AVAILABLE DATA:
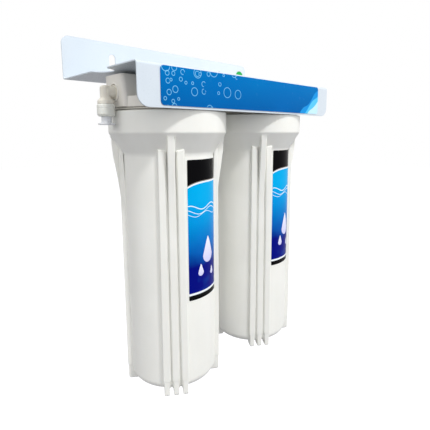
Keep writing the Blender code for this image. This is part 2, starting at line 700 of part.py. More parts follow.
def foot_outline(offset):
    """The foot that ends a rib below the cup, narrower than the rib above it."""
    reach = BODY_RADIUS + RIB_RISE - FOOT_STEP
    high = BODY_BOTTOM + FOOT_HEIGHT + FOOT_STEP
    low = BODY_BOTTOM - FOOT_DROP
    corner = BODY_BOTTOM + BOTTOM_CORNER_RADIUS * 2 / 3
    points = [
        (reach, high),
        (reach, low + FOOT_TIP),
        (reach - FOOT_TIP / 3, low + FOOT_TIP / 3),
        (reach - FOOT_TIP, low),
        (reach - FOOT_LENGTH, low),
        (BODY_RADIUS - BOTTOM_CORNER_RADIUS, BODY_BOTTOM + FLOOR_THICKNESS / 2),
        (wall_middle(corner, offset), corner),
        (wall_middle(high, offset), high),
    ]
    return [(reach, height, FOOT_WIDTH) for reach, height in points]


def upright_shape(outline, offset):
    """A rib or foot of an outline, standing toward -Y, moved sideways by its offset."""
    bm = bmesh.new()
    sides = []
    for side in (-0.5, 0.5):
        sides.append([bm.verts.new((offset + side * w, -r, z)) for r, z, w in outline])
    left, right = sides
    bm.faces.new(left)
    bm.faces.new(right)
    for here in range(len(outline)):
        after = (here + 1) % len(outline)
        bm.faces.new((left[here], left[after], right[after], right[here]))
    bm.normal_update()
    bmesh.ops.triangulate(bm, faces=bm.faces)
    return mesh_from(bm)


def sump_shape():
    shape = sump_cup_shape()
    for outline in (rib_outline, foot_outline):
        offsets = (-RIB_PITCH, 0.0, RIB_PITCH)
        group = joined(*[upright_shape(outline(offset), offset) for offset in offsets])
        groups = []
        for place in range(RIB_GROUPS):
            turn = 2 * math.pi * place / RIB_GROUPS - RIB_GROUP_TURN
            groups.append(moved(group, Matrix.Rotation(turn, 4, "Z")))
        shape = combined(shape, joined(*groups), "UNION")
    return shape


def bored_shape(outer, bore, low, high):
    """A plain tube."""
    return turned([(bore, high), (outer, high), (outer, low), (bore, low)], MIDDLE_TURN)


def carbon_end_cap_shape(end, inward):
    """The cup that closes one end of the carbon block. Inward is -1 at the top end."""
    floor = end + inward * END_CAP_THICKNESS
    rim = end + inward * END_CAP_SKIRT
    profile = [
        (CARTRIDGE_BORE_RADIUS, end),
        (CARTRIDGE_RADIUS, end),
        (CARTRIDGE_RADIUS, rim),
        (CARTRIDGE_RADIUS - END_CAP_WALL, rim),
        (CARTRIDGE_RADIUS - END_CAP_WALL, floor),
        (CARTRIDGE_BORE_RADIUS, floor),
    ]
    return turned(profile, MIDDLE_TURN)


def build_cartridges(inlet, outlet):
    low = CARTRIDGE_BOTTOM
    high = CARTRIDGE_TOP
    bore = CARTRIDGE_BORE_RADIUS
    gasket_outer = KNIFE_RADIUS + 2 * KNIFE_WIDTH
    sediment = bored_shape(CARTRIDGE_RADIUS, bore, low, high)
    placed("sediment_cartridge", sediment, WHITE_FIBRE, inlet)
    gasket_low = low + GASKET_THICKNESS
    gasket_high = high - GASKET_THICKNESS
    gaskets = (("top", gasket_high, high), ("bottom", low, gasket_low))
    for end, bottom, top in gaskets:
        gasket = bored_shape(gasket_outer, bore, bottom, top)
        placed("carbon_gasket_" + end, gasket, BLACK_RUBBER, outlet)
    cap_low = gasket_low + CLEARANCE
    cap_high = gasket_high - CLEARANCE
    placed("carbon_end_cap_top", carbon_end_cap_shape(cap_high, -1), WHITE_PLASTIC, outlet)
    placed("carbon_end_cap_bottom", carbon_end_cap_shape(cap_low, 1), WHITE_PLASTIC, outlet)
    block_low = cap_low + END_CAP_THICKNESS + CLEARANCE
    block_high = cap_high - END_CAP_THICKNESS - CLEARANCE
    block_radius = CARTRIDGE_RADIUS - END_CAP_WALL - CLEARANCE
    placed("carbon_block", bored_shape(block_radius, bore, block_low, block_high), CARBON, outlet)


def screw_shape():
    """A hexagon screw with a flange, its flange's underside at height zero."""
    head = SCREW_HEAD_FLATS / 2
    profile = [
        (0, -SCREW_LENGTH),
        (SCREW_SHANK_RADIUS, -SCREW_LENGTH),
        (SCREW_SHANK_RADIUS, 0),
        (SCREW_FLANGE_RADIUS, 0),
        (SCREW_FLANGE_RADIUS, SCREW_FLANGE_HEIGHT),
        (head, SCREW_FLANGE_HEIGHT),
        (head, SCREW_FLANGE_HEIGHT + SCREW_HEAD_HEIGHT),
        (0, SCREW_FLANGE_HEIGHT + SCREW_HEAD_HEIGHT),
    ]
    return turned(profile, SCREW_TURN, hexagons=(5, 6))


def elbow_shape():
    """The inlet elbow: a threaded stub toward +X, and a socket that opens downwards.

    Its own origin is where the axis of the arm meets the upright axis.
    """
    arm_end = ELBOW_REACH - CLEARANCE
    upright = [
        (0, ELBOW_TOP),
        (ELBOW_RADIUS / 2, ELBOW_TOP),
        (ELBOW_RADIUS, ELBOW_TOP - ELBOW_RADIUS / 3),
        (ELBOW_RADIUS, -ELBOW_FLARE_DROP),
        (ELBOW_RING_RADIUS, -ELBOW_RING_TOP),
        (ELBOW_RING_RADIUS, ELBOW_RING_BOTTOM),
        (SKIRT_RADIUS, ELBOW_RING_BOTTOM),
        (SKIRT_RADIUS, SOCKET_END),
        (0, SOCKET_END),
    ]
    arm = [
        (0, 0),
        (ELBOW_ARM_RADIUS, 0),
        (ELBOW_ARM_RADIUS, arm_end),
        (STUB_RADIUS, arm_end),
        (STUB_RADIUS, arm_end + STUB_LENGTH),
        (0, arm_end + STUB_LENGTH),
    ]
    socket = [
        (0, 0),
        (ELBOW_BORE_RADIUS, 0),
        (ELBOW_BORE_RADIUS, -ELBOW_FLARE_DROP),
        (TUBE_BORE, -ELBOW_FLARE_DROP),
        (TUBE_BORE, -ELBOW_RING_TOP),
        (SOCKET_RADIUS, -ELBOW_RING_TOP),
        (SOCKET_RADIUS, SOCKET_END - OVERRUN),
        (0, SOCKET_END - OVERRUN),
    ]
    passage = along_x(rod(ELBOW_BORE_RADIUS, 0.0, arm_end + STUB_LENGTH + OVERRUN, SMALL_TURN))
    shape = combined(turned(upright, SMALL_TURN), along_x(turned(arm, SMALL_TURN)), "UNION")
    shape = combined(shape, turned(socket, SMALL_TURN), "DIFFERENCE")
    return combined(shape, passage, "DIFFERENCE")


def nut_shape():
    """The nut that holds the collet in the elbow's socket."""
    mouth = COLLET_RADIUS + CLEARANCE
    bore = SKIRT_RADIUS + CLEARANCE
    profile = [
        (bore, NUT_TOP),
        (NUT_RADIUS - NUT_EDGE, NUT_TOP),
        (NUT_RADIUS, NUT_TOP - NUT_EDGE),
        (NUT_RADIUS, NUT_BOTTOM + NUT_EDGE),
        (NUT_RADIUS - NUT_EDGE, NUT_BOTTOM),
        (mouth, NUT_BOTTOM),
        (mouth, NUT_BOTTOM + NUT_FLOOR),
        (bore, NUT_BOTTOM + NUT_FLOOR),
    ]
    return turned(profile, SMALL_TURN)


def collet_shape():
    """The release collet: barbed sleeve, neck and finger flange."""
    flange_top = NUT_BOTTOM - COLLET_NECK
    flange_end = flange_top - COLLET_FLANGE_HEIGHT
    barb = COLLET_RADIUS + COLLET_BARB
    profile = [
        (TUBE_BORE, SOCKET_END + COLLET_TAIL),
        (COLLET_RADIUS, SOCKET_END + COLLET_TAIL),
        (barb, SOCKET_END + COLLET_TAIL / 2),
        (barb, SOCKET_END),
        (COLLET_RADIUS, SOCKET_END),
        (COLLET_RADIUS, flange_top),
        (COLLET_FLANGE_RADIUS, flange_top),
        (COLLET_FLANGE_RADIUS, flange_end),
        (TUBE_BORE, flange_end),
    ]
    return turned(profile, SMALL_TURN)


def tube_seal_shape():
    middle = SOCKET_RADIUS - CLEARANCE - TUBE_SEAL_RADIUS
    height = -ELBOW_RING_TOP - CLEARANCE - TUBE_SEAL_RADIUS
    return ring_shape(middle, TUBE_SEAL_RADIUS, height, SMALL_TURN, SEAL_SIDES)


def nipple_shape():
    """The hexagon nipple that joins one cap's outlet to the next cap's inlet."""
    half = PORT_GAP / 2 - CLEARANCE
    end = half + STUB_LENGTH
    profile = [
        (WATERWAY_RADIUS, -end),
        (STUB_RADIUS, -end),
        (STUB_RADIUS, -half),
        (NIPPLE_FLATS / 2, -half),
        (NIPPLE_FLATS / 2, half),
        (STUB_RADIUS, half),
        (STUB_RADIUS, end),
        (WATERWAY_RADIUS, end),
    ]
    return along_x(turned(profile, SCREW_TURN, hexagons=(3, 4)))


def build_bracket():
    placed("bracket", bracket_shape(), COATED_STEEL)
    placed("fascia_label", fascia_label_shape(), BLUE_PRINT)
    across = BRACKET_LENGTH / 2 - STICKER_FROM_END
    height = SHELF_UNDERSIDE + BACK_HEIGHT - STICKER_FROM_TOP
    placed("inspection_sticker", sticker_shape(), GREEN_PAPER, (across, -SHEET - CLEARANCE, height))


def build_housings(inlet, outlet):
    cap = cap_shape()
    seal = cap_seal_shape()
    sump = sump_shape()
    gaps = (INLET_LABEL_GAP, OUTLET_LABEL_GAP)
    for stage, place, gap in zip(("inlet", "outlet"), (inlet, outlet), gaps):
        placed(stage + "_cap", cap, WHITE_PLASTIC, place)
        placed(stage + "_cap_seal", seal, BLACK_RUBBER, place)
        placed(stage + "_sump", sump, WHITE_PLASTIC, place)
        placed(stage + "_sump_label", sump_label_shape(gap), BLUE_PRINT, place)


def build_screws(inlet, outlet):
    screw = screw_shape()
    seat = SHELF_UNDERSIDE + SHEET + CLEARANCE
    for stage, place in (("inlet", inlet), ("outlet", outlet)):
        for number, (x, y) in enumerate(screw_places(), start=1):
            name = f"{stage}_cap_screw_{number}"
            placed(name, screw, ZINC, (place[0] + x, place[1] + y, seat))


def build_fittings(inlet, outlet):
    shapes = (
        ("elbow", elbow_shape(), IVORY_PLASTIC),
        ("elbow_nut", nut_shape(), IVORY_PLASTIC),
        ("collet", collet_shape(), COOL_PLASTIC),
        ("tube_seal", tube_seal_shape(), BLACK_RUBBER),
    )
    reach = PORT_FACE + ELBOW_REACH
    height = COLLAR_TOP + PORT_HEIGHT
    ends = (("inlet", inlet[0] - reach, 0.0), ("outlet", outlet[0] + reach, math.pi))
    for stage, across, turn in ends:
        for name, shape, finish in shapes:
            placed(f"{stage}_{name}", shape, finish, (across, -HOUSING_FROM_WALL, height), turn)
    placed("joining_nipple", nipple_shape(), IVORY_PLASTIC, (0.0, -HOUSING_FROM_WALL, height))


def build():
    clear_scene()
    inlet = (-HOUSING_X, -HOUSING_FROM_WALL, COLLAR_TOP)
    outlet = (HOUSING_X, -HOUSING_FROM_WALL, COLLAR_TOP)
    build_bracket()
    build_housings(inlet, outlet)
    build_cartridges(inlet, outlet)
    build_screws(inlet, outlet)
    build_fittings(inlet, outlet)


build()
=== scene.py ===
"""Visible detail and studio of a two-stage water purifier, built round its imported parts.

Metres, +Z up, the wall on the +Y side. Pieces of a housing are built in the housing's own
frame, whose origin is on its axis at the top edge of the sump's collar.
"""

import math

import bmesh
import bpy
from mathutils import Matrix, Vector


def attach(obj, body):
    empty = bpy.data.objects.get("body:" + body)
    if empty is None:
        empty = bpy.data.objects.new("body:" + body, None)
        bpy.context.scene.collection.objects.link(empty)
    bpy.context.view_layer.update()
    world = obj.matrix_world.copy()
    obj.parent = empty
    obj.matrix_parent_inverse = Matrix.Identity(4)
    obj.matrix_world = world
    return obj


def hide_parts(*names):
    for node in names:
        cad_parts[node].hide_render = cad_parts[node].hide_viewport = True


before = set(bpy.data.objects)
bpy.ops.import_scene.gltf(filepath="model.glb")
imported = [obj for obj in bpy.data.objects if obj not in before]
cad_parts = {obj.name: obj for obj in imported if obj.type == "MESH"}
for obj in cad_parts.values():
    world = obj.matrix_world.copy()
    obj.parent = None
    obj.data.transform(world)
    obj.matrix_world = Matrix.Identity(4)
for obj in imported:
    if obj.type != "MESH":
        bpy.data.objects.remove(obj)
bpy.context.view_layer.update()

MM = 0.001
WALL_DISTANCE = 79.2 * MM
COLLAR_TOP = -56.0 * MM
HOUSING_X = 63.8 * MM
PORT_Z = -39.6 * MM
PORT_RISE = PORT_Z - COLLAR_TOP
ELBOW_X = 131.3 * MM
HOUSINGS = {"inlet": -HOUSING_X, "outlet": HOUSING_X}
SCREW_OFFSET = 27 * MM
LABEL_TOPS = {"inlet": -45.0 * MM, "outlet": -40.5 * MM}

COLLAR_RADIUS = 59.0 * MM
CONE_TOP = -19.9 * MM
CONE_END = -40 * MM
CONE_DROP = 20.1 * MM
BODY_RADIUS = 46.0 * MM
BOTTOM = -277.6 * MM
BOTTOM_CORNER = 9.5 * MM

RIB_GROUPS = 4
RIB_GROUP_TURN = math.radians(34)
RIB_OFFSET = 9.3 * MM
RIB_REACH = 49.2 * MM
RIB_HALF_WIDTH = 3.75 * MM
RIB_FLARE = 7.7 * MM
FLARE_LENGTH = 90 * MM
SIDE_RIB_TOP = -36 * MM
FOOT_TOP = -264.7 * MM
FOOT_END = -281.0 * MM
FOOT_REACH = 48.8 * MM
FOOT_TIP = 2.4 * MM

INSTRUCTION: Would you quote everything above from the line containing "inlet = (-HOUSING_X, -HOUSING_FROM_WALL, COLLAR_TOP)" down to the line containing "obj.matrix_parent_inverse = Matrix.Identity(4)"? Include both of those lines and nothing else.

CORRECT RESPONSE:
    inlet = (-HOUSING_X, -HOUSING_FROM_WALL, COLLAR_TOP)
    outlet = (HOUSING_X, -HOUSING_FROM_WALL, COLLAR_TOP)
    build_bracket()
    build_housings(inlet, outlet)
    build_cartridges(inlet, outlet)
    build_screws(inlet, outlet)
    build_fittings(inlet, outlet)


build()
=== scene.py ===
"""Visible detail and studio of a two-stage water purifier, built round its imported parts.

Metres, +Z up, the wall on the +Y side. Pieces of a housing are built in the housing's own
frame, whose origin is on its axis at the top edge of the sump's collar.
"""

import math

import bmesh
import bpy
from mathutils import Matrix, Vector


def attach(obj, body):
    empty = bpy.data.objects.get("body:" + body)
    if empty is None:
        empty = bpy.data.objects.new("body:" + body, None)
        bpy.context.scene.collection.objects.link(empty)
    bpy.context.view_layer.update()
    world = obj.matrix_world.copy()
    obj.parent = empty
    obj.matrix_parent_inverse = Matrix.Identity(4)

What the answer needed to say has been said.